If Machado and Donaldson aren’t realistic possibilities, that doesn’t leave a lot of viable options. Keep in mind, it is hard to upgrade the Cardinals because they already have at least average players at every position. In his piece, Perry concluded that the difficulty with Machado meant that a Longoria plus pitching deal with Tampa Bay made the most sense.
If the pitcher is Archer, then that move makes a lot of sense. If it is Colome, the Cardinals improve by a couple wins total and they still find themselves a couple game behind the Cubs. It seems likely that Colome’s market trade value likely exceeds his actual trade value by quite a bit given his FIP last year was worse than Brett Cecil’s. Adding Archer and Longoria, however, take the Cardinals close enough to the Cubs where the race might be a tossup before the season starts.
The price is going to be incredibly high for Archer and Longoria, but at $20 million per year, the production is a bargain, and if the team can get away with offering just one of their top-7 pitchers—basically anyone but Carlos Martinez—they end up in a much stronger position in the rotation and in the infield while giving up mostly depth in the minors. That might not be ideal, but it is pretty close.
There is one other alternative which combines a few options from above. Trade two of the Cardinals young pitchers in a package for Archer—say Weaver and Flaherty or Wacha and Weaver—trade for Greinke, and leave the position players as is. Salary-wise, the Cardinals wouldn’t have much a problem given how cheap Archer is, and the team would then have three aces at the top of their rotation, buying time for the next wave of starters.

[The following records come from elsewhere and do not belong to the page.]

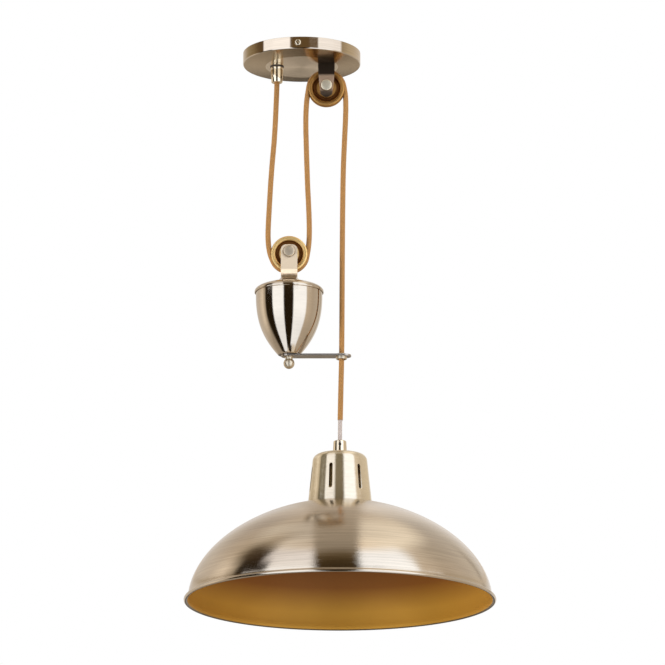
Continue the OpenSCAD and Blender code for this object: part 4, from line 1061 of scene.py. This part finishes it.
def make_world():
    """White to the camera, plain to matt surfaces, and soft boxes with dark gaps in reflections."""
    world = bpy.data.worlds.new("studio")
    world.use_nodes = True
    bpy.context.scene.world = world
    tree = world.node_tree
    direction = add(tree, "TexCoord").outputs["Generated"]
    x, y, z = add(tree, "SeparateXYZ", {0: direction}).outputs
    towards_viewer = calc(tree, "MULTIPLY", y, -1.0)
    turn = calc(tree, "ARCTAN2", x, towards_viewer)
    share = calc(tree, "MULTIPLY_ADD", turn, 1 / (2 * math.pi), 0.5)

    def by_turn(bands):
        return ramp(tree, share, [(a / 360 + 0.5, c) for a, c in bands])

    def rise(start, end):
        """0 to 1 between two elevations in degrees."""
        return ease(tree, z, math.sin(math.radians(start)), math.sin(math.radians(end)))

    def by_rise(tones):
        return ramp(tree, calc(tree, "ADD", z, 1.0), [
            (1 + math.sin(math.radians(a)), c) for a, c in tones])

    def product(*factors):
        result = factors[0]
        for factor in factors[1:]:
            result = calc(tree, "MULTIPLY", result, factor)
        return result

    def off(centre):
        """How far to either side of a centre the direction points."""
        return calc(tree, "ABSOLUTE", calc(tree, "SUBTRACT", x, centre))

    def edge(start, slope, side):
        """1 on the gap's side of one of its long edges, which stand wider apart at the front."""
        reach = calc(tree, "MULTIPLY_ADD", towards_viewer, slope, start)
        return ease(tree, calc(tree, "MULTIPLY_ADD", x, side, reach), -GAP_BLUR, GAP_BLUR)

    studio = mixed(tree, rise(*DOWN_RISE), NADIR, by_turn(DOWN_BANDS))
    for limits, bands in ((LOW_RISE, LOW_BANDS), (SHOULDER_RISE, SHOULDER_BANDS),
                          (MIDDLE_RISE, MIDDLE_BANDS), (HIGH_RISE, HIGH_BANDS)):
        studio = mixed(tree, rise(*limits), studio, by_turn(bands))
    belt = product(rise(*BELT_START), rise(*BELT_END))
    studio = mixed(tree, belt, studio, by_turn(ROSE_BANDS))
    zenith = mixed(tree, ease(tree, x, *ZENITH_SPREAD), ZENITH_LEFT, ZENITH_RIGHT)
    studio = mixed(tree, rise(*ZENITH_RISE), studio, zenith)

    gap = product(*(edge(*values) for values in GAP_EDGES), rise(*GAP_RISE))
    tone = ramp(tree, calc(tree, "MULTIPLY_ADD", towards_viewer, 0.5, 0.5), GAP_TONES)
    studio = mixed(tree, gap, studio, tone)

    aside = off(STAND_FACE_X)
    beside = blended(tree, rise(*STAND_STEP), ease(tree, off(STAND_LOW_X), *STAND_LOW),
                     ease(tree, aside, *STAND_FACE))
    behind = mixed(tree, beside, by_rise(STAND_TONES), by_rise(BESIDE_TONES))
    there = product(ease(tree, aside, *BESIDE_REACH), ease(tree, towards_viewer, *BEHIND),
                    rise(*STAND_RISE), rise(*STAND_FALL))
    studio = mixed(tree, there, studio, behind)

    path = add(tree, "LightPath")
    room = mixed(tree, ease(tree, x, *ROOM_SPREAD), ROOM_LEFT, ROOM_RIGHT)
    shown = mixed(tree, path.outputs["Is Glossy Ray"], room, studio)
    shown = mixed(tree, path.outputs["Is Camera Ray"], shown, BACKDROP)
    background = tree.nodes["Background"]
    tree.links.new(shown, background.inputs["Color"])
    background.inputs["Strength"].default_value = 1.0


# Soft round lamps: name, place, size in metres, power in watts, and what each is aimed at.
PENDANT, SHADE_MOUTH = (0, 0, -0.35), (0.04, 0, -0.6)
LAMPS = (
    ("key", (2.4, -2.6, 1.6), 2.2, 105, PENDANT),
    ("fill", (-2.8, -2.0, 0.4), 2.4, 22, PENDANT),
    ("under_left", (-3.0, -0.9, -1.6), 1.2, 125, SHADE_MOUTH),
    ("under_right", (3.0, -0.9, -1.6), 1.2, 48, SHADE_MOUTH),
)


def make_lamp(name, place, size, power, target):
    data = bpy.data.lights.new(name, "AREA")
    data.shape = "DISK"
    data.size = size
    data.energy = power
    made = new_object(name, data)
    made.location = place
    aim = Vector(target) - Vector(place)
    made.rotation_euler = aim.to_track_quat("-Z", "Y").to_euler()
    made.visible_glossy = False


FLOOR_Z = -6.8
FLOOR_SIZE = 200.0
FLOOR_TONE = (0.9, 0.9, 0.9)
FLOOR_GLOW = 0.8


def make_floor():
    """A pale floor far below, which looks almost white to the camera and lies in no reflection."""
    bm = bmesh.new()
    bmesh.ops.create_grid(bm, x_segments=1, y_segments=1, size=FLOOR_SIZE / 2)
    mesh = bpy.data.meshes.new("floor")
    bm.to_mesh(mesh)
    bm.free()
    material, tree, shader = new_material("floor", FLOOR_TONE, Roughness=0.9)
    path = add(tree, "LightPath")
    glow = add(tree, "Emission", {"Color": (1, 1, 1, 1), "Strength": 1.0})
    share = calc(tree, "MULTIPLY", path.outputs["Is Camera Ray"], FLOOR_GLOW)
    both = add(tree, "MixShader", {0: share, 1: shader.outputs[0], 2: glow.outputs[0]})
    tree.links.new(both.outputs[0], tree.nodes["Material Output"].inputs["Surface"])
    piece = new_object("floor", mesh, [material])
    piece.location.z = FLOOR_Z
    piece.visible_glossy = False


# ---------- putting it together ----------


def paint(material, names):
    """Gives CAD nodes, whose names are in one line, a material."""
    for name in names.split():
        for slot in nodes[name].material_slots:
            slot.material = material


def build():
    make_camera()
    make_world()
    make_floor()
    for values in LAMPS:
        make_lamp(*values)

    origin, weight_axis, lamp_axis = tuple(at(0)), tuple(at(WEIGHT_X)), tuple(at(LAMP_X))
    polished = polished_brass("polished_brass")
    top_fork_metal = satin_metal("top_fork_brass", TOP_FORK_BRASS, heights=TOP_FORK_LIGHT_AND_SHADE)
    holder_metal = satin_metal("holder_brass", HOLDER_BRASS, rough=0.45, metal=0.3)
    fork_metal = satin_metal("fork_brass", WEIGHT_FORK_BRASS, rough=0.5, metal=0.25,
                             heights=WEIGHT_FORK_PAINTED_LIGHT)
    fabric = woven("flex_fabric", FLEX_LIGHT, FLEX_DIP_SHADE, around=14, lay=0.019)
    tail_weave = woven("tail_braid", TAIL_LIGHT, TAIL_DARK, around=8, lay=0.015,
                       metal=0.3, rough=0.5)
    make_flex(fabric, tail_weave)

    # The rose's face is painted lighter and its cone darker, as painted light and shade.
    rose([brushed_brass("rose_brass", origin, rough=0.045, pitch=0.0016, marks=0.012,
                        contrast=0.22),
          brushed_brass("rose_face", origin, rough=0.20, marks=0.03, colour=LIT_FACE_BRASS,
                        anisotropic=0.4),
          brushed_brass("rose_cone", origin, rough=0.20, pitch=0.0012, marks=0.04,
                        colour=SHADED_CONE_BRASS, contrast=0.30, anisotropic=0.3)])
    gland(polished)
    # The top sheave's brass is painted darker than the counterweight's, as painted shade.
    wheels = (("top", TOP_X, TOP_AXLE_Z, PIN_BRASS, SHADED_SHEAVE_BRASS),
              ("weight", WEIGHT_X, WEIGHT_AXLE_Z, WEIGHT_PIN_BRASS, SHEAVE_BRASS))
    for side, x, z, pin_brass, _ in wheels:
        pin = satin_metal(side + "_pin_brass", pin_brass)
        axle_head(side + "_pin", side + "_axle", x, z, pin)
    for side, x, z, _, wheel_brass in wheels:
        centre = tuple(at(x, z))
        metal = brushed_brass(side + "_wheel_brass", centre, axis="Y", rough=0.44, pitch=0.0006,
                              colour=wheel_brass, contrast=0.10, anisotropic=0.0)
        # The recesses are painted dark as painted shade.
        recess = brushed_brass(side + "_wheel_recess_shade", centre, axis="Y", rough=0.45,
                               pitch=0.0006, colour=RECESS_SHADE, contrast=0.15,
                               anisotropic=0.0)
        sheave(side + "_wheel", side + "_sheave", x, z, [metal, recess])
    weight_metal = brushed_brass("weight_brass", weight_axis, rough=0.09, pitch=0.0016)
    lid(weight_metal)
    shell(weight_metal)
    satin_brass = polished_brass("satin_brass", SATIN_BRASS, rough=0.34)
    finial(satin_brass)
    eyelet(satin_brass)
    grip(polished)
    cover(brushed_brass("cover_brass", lamp_axis, rough=0.075, pitch=0.0010, marks=0.12,
                        colour=COVER_BRASS, contrast=0.22, veil=0.18))
    # The bead's underside is painted dark as painted shade.
    shade(brushed_brass("shade_brass", lamp_axis, rough=0.13, pitch=0.0018, marks=0.12,
                        contrast=0.32, anisotropic=0.9),
          gold_paint("shade_gold"),
          polished_brass("rim_shade_brass", RIM_SHADE_BRASS, rough=0.3))

    round_off("top_fork", top_fork_metal, 0.45)
    round_off("weight_fork", fork_metal, 0.45)
    round_off("guide_arm", satin_metal("arm_steel", ARM_STEEL, rough=0.36), 0.35)
    round_off("top_axle_nut", polished, 0.2)
    round_off("weight_axle_nut", polished, 0.2)
    round_off("canopy_side_screws", polished, 0.12)

    for material, names in (
        (fork_metal, "top_spacers weight_spacers"),
        (satin_metal("bronze", BUSH_BRONZE, rough=0.38), "top_sheave_bush weight_sheave_bush"),
        (cast("cast_iron", CAST_IRON), "ballast_slug"),
        (moulded("fibre", FIBRE, rough=0.7), "gland_washer"),
        (glazed("ceramic", CERAMIC), "lampholder_insert"),
        (moulded("white_moulding", CREAM, rough=0.42), "terminal_block"),
        (holder_metal, "lampholder_cap lampholder_body"),
        (moulded("black_moulding", BLACK, rough=0.36), "shade_ring_upper shade_ring_lower"),
        (satin_metal("dark_steel", DARK_STEEL, rough=0.4), "gland_grub_screw cord_grip_screw"),
        (satin_metal("contact_brass", CONTACT_BRASS, rough=0.3),
         "terminal_barrels earth_screw gland_locknut screw_shell centre_contact"),
        (satin_metal("zinc_steel", ZINC, rough=0.34),
         "ceiling_strap terminal_screws block_screws top_fork_screws tie_rod tie_rod_nut "
         "nipple nipple_nut insert_screws"),
        (moulded("live_brown", LIVE_BROWN, rough=0.35), "ceiling_live_core lamp_live_core"),
        (moulded("neutral_blue", NEUTRAL_BLUE, rough=0.35),
         "ceiling_neutral_core lamp_neutral_core"),
        (moulded("earth_green", EARTH_GREEN, rough=0.35), "ceiling_earth_core lamp_earth_core"),
    ):
        paint(material, names)


build()
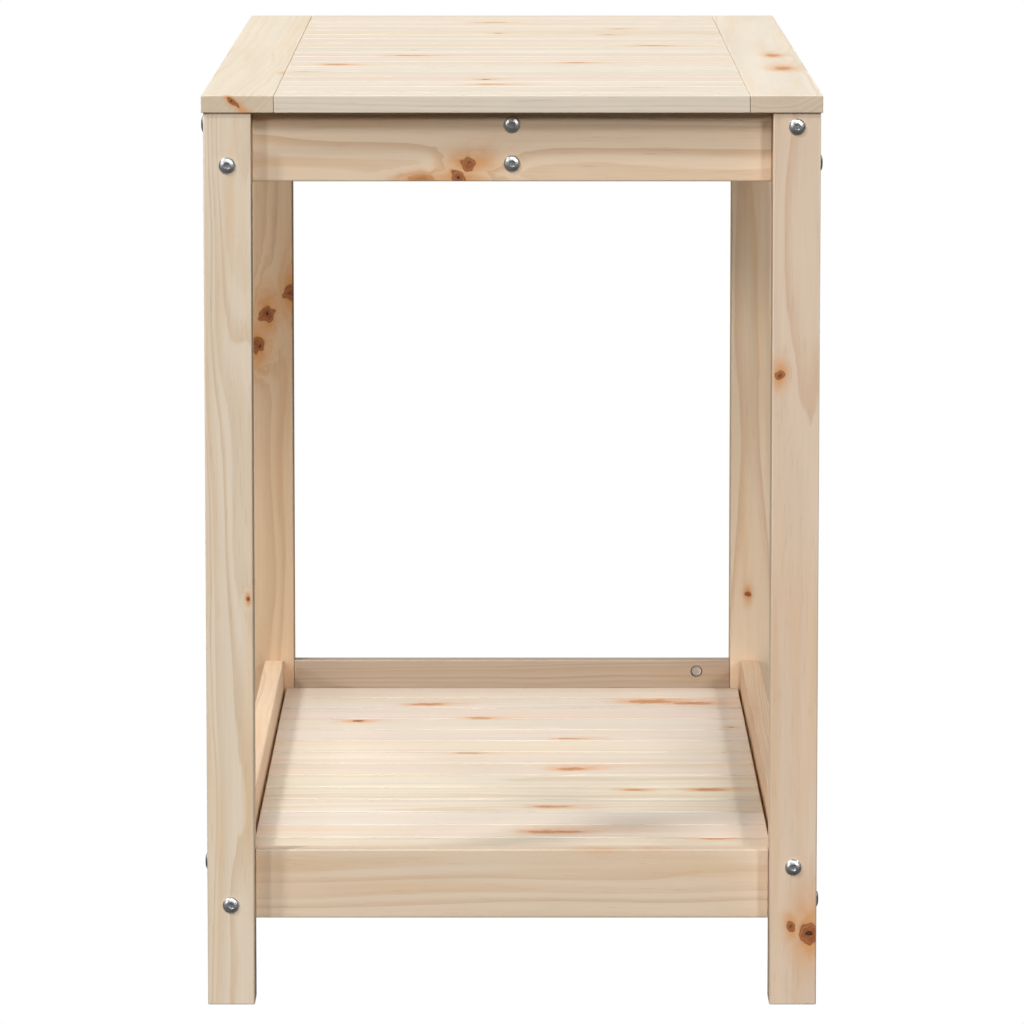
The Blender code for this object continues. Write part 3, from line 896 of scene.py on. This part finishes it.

All of these possibilities are fascinating, but all of them are difficult, if not impossible to pull off. It makes so much sense for the Cardinals to do something more—and hopefully not multiple years or multiple prospects for a reliever—but there are a lot of moving parts involved. One move is reliant on another. This isn’t a case of moving from Stanton to Ozuna. It will be difficult for the Cardinals to pull this off, but if they want to get closer to a division title and a return to the playoffs, they are going to have to.